Comment by paul — December 5, 2008 @ 4:04 pm
The Carver One is über cool. They did sell a licence to venture one so they could use the tilting tech and there looks like they will have an electric version. You can see it at flytheroad.com…. but they seem to be taking their time in development
There are some other tilting cars in development, but carver is the only one I know that is on the market. I am sure you can convert it to electric, but you would need wheel mounted motors and may only get a max of 60 miles per charge.
Comment by Karl — December 6, 2008 @ 10:55 pm
It seems more and more clear that the only person on the planet who is unaware of how brainless Clarkson sounds is Clarkson himself.
He’s a journalist (100% non technical/scientific trade) and his sidekicks are a musician and a radio announcer…
Your local gas station attendant would have more of a technical/science background than that trio.
Comment by Paul — December 7, 2008 @ 1:06 am
Comment by Vicky Portwain — December 7, 2008 @ 5:57 pm
The actual answer for the UK is a load factor of: 27.5% for onshore turbines and 25.6% for offshore.
See DUKES 7.4.
Comment by Chris Vernon — December 8, 2008 @ 2:56 pm
Although DUKEs may show average load factors of 27.5% that is very different to how much of the time electricity is produced. Most studies show wind turbines produce electricity 75-95% of the time depending on location. Grouped as a whole for the contry there are virtually no times when no electricity is produced. In fact a turbine with a load factor of 27.5% could in theory produce electricity 100% of the time just not at its maximum rated output. There is a big difference.

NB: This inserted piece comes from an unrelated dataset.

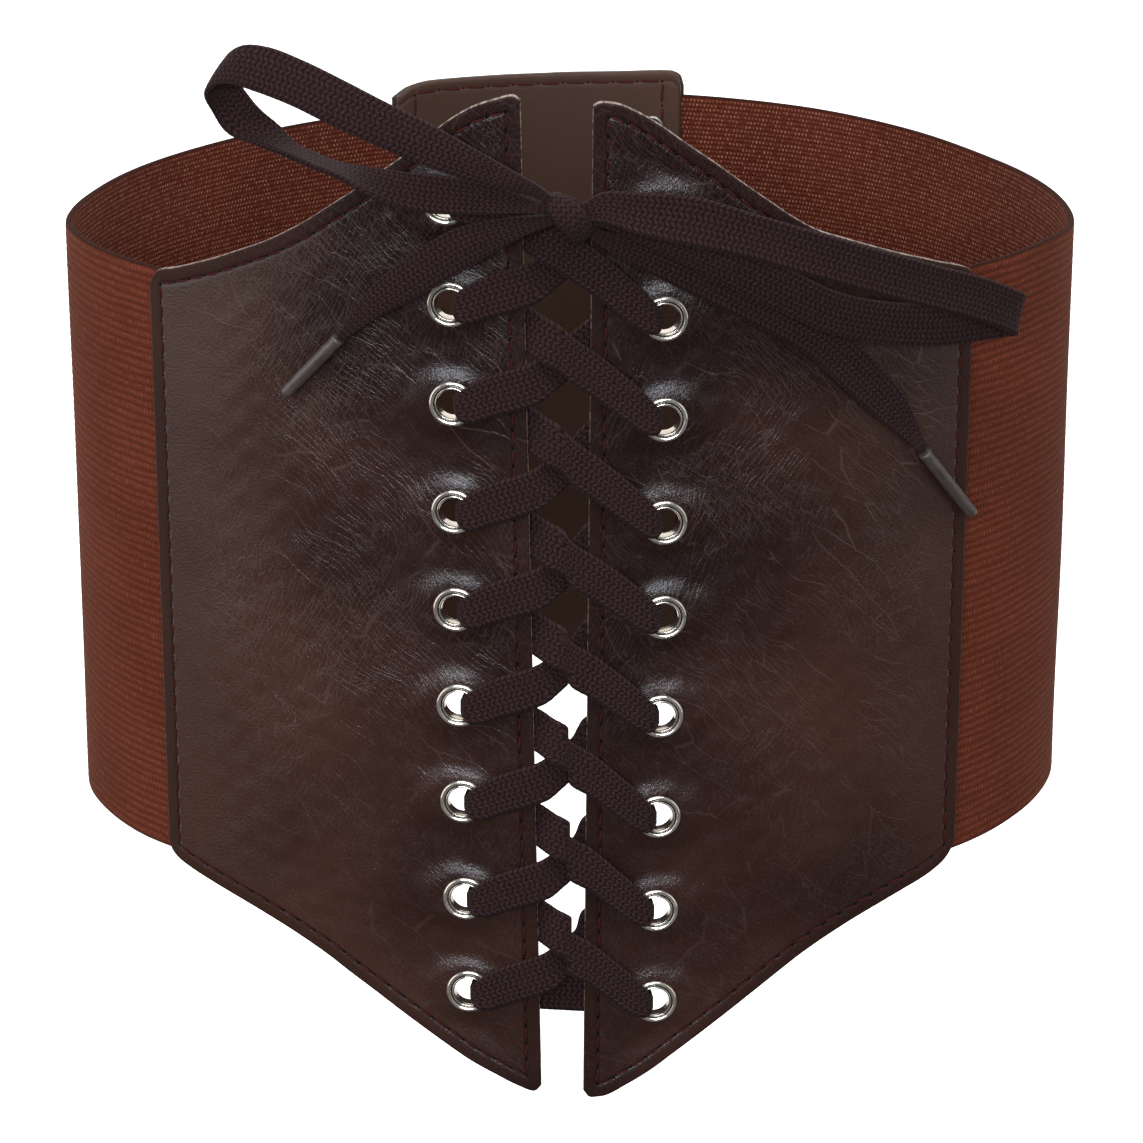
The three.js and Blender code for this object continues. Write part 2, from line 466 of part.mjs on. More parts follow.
[['left', AGLET_LEFT], ['right', AGLET_RIGHT]].forEach(([side, { from, to, radius }]) => {
  const [a, b] = [new THREE.Vector3(...from), new THREE.Vector3(...to)];
  const tip = add(`aglet_${side}`, new THREE.CylinderGeometry(radius, radius * 0.95, a.distanceTo(b), 12), TIP_PLASTIC);
  tip.quaternion.setFromUnitVectors(new THREE.Vector3(0, -1, 0), b.clone().sub(a).normalize());
  tip.position.copy(a.clone().add(b).multiplyScalar(0.5));
});

export default belt;
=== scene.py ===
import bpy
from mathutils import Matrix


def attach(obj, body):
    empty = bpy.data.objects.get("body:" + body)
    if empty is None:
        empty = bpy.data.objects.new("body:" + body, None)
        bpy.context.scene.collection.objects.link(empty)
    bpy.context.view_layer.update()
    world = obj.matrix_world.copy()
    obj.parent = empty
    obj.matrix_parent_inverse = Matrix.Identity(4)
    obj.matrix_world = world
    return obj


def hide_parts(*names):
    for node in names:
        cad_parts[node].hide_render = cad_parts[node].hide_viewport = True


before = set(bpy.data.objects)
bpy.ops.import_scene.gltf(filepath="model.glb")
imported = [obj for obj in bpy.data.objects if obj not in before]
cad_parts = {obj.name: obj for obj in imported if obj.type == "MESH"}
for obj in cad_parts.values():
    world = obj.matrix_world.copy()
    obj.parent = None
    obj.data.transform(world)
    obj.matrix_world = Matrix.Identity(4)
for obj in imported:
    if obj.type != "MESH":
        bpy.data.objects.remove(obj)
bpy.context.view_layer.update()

import math

import bpy
import numpy as np

# All tables are in millimetres in the row frame; meshes are written in metres.
MM = 0.001
rng = np.random.default_rng(7)


def srgb(text):
    text = text.lstrip("#")
    out = []
    for i in (0, 2, 4):
        c = int(text[i:i + 2], 16) / 255
        out.append(c / 12.92 if c <= 0.04045 else ((c + 0.055) / 1.055) ** 2.4)
    return (*out, 1.0)


# ------------------------------------------------------------------ camera first
ELEVATION = math.radians(20.5)
camera_data = bpy.data.cameras.new("camera")
camera_data.sensor_fit = "HORIZONTAL"
camera_data.sensor_width = 36.0
camera_data.lens = 163.64
camera_data.clip_end = 60.0
camera = bpy.data.objects.new("camera", camera_data)
camera.location = (0.0003, -1.144434, 0.405730)
camera.rotation_euler = (math.pi / 2 - ELEVATION, 0.0, 0.0)
bpy.context.scene.collection.objects.link(camera)
bpy.context.scene.camera = camera
bpy.context.scene.view_settings.view_transform = "Standard"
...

This misrepresentation of load (or capacity) factors has been used for years by the anti-wind lobby, in a very disingenuous way.
Comment by Martin — December 8, 2008 @ 5:28 pm
though archaic in approach, the video is a good chuckle.
Sam
Comment by Sam — December 10, 2008 @ 4:08 pm
Firstly we must move forward to a green future….But presentation can help and I think this may upset a few people! But here goes…
- The pinnacle so far of mankind and the petrol head era was reaching for the stars and man landing on the moon must be recognised as such…once the green movement acknowledge this and accept it in their literature and not slag off all that has gone before, when people just did not realise, we will get a lot more people on our side and move this essential growth of green issues forward…..we are all in this together…the closer we make ourselves to the main stream now the easier it will be for us to lead them towards the future!!
Comment by Mike — December 13, 2008 @ 9:21 pm
Comment by Phil — January 6, 2009 @ 1:20 am
Thanks Danny. Sounds great, would love to come along. If you drop us an e-mail with details in it I’ll make sure it gets to the right people. Cheers.
Comment by dale — January 6, 2009 @ 10:14 am
I agree with you Vicky, they should be accountable. But the recent episode with the C4 program that fake graphs on climate change to make their point - it was ruled entertainment… kind of tells us it ain’t going to happen. Apparently, according to the watchdog, it’s TV and we should all take it with a pinch of salt - I paraphrase of course. Cheers.
Comment by dale — January 6, 2009 @ 10:29 am
Chris, Martin and Sam - Martin has it dead right, anti-wind guys confuse the issues of load factor and efficiency all the time, sounds like May took it a step further if he described load factors as a measure of how often windmills produce ‘a meaningful level of power’ - that really is silly.
Load factors are a very interesting statistical handle actually. If you calculate one for everyday things, like for example a car, you get a figure of about 1%..!, try a kettle it’s even worse, mobile phones… try them all. It shows what a spurious statistic load factor is if you use it to try and argue something is not efficient and therefore ‘not worth bothering with’ as the anti’s love to do.
Even ‘like for like’ (looking at generators) wind stacks up - take nuclear power for example, if there’s one power source that is ‘rocket science’ this is it, you’d expect it to have a vastly superior performance to wind, load factor wise - I mean you get to turn it on and off (and up and down) as you like. But the typical load factor of Britain’s Nukes is not even double that of typical wind. Surely something that relies completely on the weather to make power should perform far less well compared to the ultimate high tec generator - interesting that it doesn’t.
Load factors for wind are increasing, as Sam says, the stats are based on all UK wind farms and therefore have many very old tech machines in there. 30% onshore is not unusual now with new machines, from a modest site - 40% in Scotland.
Cheers.
Comment by dale — January 6, 2009 @ 10:35 am
Hi Mike, I think landing on the moon was an awesome feat, of engineering and of daring. Not sure if that’s an unusual view in green circles. The ’space race’ spawned solar PV technology amongst other advances. I was a young boy when they landed on the moon, it was inspiring then, and still is. Cheers.